In early January 2020, according to the case material, a B.Y. Yazmuhammedova went to see Korhanov and said she wanted to go to work in Turkey. Korhanov allegedly replied that he knew someone who could help. The woman paid him 14,000 manats for this service, but did not make the journey. Yazmuhammedova demanded that Korhanov return the money, but he gave her only 2,200 manats. Then she wrote a complaint about him (the case material does not show the exact date) after which Korhanov’s relatives returned the outstanding sum to her.
This seemed to be the end of the disagreement. But the National Security Ministry had not looked for “victims” so that the court could let everyone go home.

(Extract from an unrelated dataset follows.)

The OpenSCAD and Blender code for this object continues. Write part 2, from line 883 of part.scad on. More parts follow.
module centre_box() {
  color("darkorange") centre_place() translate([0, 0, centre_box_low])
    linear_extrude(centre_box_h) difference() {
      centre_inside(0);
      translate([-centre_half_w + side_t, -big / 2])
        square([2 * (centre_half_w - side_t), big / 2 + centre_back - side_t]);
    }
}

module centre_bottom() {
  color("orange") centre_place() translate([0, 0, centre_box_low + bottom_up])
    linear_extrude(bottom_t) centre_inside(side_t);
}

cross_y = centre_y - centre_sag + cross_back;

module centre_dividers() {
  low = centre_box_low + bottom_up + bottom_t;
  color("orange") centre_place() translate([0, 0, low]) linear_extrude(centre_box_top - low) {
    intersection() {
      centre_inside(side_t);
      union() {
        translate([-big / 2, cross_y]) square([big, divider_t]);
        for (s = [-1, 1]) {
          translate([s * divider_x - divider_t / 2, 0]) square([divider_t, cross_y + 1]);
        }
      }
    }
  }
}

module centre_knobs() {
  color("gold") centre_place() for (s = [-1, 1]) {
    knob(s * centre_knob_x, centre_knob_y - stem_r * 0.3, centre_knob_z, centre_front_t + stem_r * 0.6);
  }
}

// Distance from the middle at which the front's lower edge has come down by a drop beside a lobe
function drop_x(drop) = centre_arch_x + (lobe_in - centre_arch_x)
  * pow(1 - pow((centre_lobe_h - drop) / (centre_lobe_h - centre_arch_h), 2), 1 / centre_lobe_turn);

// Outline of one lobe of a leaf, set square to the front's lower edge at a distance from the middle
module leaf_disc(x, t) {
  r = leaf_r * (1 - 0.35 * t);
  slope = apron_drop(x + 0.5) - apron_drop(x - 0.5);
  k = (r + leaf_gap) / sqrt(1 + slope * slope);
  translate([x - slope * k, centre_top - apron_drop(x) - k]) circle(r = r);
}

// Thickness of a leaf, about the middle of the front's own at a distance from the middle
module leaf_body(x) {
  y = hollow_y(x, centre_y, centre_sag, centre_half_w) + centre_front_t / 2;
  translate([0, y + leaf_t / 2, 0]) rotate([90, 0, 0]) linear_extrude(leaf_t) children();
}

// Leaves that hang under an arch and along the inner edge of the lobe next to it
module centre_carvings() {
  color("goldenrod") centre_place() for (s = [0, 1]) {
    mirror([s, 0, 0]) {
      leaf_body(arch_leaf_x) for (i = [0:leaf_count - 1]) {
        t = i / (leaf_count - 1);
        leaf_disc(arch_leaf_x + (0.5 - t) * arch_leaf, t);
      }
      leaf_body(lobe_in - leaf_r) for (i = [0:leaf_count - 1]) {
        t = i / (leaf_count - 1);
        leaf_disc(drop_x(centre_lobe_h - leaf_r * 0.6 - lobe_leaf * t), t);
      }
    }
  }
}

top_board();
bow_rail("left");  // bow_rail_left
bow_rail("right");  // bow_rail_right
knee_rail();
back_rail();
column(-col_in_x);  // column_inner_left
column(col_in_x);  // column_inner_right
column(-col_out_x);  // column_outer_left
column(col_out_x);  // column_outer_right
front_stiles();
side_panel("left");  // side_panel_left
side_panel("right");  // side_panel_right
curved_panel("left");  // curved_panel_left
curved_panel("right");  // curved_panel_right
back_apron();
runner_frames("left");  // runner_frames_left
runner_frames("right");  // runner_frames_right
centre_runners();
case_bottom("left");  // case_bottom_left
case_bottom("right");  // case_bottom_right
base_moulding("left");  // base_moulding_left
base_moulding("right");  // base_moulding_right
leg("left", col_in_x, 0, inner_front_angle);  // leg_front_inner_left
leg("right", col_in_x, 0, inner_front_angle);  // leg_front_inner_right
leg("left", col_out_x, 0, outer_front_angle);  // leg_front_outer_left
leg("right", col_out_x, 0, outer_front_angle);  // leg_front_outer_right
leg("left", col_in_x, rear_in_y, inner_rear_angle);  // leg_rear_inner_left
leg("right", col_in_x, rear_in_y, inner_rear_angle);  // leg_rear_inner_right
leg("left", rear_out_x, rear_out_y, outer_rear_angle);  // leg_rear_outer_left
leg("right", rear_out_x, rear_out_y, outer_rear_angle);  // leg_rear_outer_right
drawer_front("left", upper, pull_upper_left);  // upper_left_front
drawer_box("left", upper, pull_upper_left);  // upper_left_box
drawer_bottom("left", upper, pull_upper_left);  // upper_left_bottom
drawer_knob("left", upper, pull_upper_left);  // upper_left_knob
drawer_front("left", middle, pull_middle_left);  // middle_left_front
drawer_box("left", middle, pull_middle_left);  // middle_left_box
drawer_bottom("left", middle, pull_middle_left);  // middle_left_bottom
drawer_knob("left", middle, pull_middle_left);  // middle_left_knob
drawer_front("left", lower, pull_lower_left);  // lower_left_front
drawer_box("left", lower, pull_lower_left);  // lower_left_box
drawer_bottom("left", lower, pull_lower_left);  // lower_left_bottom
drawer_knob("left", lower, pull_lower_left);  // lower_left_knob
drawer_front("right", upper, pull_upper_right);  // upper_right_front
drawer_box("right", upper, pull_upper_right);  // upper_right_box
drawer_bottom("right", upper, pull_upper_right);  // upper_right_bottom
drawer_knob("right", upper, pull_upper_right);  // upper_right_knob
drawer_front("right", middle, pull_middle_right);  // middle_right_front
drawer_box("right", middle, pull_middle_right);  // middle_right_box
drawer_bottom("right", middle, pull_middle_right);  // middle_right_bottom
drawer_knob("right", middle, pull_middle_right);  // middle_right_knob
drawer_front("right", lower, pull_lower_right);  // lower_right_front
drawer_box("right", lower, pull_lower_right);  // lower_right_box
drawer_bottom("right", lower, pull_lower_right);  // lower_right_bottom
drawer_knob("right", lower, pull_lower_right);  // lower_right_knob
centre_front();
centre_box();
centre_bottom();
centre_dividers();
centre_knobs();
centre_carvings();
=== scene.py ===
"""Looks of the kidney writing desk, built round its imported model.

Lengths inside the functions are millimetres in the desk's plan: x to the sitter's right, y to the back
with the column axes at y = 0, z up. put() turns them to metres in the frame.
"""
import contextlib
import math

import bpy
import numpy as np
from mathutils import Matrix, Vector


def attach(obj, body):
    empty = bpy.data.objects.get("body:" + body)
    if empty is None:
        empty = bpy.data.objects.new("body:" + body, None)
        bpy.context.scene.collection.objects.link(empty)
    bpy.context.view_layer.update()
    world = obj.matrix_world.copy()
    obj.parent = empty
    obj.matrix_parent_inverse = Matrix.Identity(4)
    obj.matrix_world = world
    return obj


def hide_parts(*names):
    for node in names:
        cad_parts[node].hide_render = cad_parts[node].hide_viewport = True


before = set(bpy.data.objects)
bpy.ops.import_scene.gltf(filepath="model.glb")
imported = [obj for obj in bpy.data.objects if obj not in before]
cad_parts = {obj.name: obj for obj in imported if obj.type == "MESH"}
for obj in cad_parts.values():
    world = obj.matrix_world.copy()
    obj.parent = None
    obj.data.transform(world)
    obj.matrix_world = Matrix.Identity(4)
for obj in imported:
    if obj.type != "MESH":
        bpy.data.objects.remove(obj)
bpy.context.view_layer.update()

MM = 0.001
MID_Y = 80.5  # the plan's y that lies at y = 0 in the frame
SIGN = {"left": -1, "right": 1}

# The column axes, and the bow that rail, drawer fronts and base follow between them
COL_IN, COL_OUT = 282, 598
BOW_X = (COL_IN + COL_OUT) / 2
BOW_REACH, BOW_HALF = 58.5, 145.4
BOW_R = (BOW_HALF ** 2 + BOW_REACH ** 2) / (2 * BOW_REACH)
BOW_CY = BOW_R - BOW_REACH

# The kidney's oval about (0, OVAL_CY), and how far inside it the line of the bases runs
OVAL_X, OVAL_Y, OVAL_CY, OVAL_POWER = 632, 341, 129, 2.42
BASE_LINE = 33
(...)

It’s worth noting that, in addition to fraud, the case also includes the articles of Turkmenistan’s Criminal Code concerning “Giving bribes” and “Receiving bribes,” but work on these was terminated and the charges dropped. Is a Turkmen court really the most humane in the world?

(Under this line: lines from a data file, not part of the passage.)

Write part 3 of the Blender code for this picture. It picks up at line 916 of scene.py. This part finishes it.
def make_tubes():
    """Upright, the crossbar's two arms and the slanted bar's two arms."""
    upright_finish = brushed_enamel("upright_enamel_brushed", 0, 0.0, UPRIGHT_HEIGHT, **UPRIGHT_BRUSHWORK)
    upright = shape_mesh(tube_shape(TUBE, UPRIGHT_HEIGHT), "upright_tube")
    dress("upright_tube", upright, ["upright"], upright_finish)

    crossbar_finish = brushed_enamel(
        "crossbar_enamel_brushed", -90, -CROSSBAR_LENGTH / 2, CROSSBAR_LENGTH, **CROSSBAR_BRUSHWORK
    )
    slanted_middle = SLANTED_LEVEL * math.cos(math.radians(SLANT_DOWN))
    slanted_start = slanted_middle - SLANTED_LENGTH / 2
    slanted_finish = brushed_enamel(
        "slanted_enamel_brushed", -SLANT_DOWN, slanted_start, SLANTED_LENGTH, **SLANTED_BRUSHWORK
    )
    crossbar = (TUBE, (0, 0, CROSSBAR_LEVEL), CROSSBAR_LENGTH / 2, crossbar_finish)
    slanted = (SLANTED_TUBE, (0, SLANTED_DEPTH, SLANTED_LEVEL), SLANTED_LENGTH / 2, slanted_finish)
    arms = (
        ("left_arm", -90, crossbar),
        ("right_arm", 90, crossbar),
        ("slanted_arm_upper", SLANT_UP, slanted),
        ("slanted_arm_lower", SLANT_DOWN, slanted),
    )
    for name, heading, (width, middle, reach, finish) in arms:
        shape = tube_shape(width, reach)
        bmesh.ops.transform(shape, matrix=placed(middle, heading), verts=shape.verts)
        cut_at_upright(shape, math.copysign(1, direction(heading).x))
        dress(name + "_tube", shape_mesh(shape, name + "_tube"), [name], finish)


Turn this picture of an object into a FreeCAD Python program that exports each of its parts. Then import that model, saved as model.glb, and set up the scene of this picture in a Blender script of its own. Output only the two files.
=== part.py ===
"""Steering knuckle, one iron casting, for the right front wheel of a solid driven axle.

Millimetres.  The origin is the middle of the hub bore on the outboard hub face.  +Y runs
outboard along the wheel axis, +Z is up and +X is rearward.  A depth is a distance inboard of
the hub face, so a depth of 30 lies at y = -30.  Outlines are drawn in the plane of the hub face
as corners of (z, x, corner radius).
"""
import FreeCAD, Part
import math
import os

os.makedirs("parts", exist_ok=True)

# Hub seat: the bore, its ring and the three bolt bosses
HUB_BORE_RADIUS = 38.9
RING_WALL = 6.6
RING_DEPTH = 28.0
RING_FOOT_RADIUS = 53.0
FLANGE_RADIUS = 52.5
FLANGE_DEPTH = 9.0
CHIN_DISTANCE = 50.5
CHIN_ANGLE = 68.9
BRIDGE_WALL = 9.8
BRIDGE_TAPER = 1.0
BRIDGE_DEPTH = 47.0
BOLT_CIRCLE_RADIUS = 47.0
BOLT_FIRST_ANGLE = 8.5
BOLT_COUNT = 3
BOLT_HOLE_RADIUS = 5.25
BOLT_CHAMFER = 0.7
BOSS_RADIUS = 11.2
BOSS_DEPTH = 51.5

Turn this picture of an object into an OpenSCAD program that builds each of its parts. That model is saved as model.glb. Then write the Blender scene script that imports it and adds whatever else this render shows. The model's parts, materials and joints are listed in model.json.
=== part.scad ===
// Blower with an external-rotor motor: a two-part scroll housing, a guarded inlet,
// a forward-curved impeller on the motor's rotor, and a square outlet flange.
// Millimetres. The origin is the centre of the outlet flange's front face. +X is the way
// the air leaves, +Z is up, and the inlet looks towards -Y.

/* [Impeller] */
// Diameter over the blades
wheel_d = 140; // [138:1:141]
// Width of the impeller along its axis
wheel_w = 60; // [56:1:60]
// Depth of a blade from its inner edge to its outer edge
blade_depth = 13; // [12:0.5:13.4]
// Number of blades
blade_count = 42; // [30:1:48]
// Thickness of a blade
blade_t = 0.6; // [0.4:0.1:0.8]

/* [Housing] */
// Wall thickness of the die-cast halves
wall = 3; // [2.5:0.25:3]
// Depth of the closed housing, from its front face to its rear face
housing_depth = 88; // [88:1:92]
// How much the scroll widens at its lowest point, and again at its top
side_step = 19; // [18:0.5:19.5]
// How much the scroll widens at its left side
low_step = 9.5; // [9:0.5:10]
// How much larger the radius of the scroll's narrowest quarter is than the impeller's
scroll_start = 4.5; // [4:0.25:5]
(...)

The answer is simple actually. Allamurat Korhanov was facing a much longer term than he received for these “crimes.” He was given a choice: either a long term, or admission of guilt in causing moderately severe bodily harm plus fraud. He chose the latter, and on September 8, 2021 the then judge of Garagum district court, Dovran Hojamyradov, pronounced the sentence: four years in an ordinary penitentiary.
Let us repeat once more: this run-of-the-mill criminal case was fabricated by Turkmenistan’s Ministry of National Security and personally by Deputy Minister Orazgeldi Meredov. It was Meredov who led the cases of Nurgeldi Halykov, Murat Dushemov, Hursanay Ismatullaeva, and other activists. Doctor Ismatullaeva’s trial took place on September 7, 2021, exactly one day before Allamurat Korhanov’s. She was given nine years in a penitentiary for trying to stand up for her employment rights, but was pardoned within a year. Evidently, the fact that she is a woman and a doctor who defended her own rights, and did not make a video or forward photographs, played its part.
All the other aforementioned activists are still in the penitentiary, though other prisoners sentenced under the same articles have been released at every amnesty. But in reality Korhanov and all the other people are political prisoners serving sentences not for what is written in their judgments, but for their active participation in opposition chat groups, careless comments on the Internet, contacts with foreign media, and other similar “misdemeanors.”
In May 2023 Korhanov, together with Halykov, Dushemov, and Murat Ovezov, managed to pass on a letter addressed to the UN Representative Office in Turkmenistan. The prisoners requested a meeting with UN employees in person. The letter said: “We were put under psychological and physical pressure while criminal cases were falsified. At present we are illegally incarcerated in penitentiary LB-E/12. This was not the end of the lawless behavior against us. Our rights are still being infringed. Not only have we been illegally deprived of our freedom, we are also refused the meetings and telephone conversations with our families that are our legal entitlement.”
The UN resident coordinator in Turkmenistan, Dmitry Shlapachenko, practically refused to respond to this appeal. He told turkmen.news that he was discussing the issue with his management and that he had no comments for the press. There have been no reports since then on progress in considering the appeal.
Turkmen.news has learnt that a new prisoner, Malikberdi Allamuradov, has arrived at the LB-E/12 penitentiary. He studied in Russia and kept a video blog, but in 2021 held a one-man picket in Elista, the capital of Kalmykia, against restrictions on converting hard currency imposed by Turkmen banks. In 2023, he was being harassed and hid at his friend’s parents’ country house near Moscow. He was practically kidnapped from there and sent to Turkmenistan, where he was immediately sentenced to detention allegedly for fighting with a homeless man when they were both in the temporary detention facility. As can be seen, the special services not only refuse to release current political prisoners, but keep fabricating new criminal cases as well.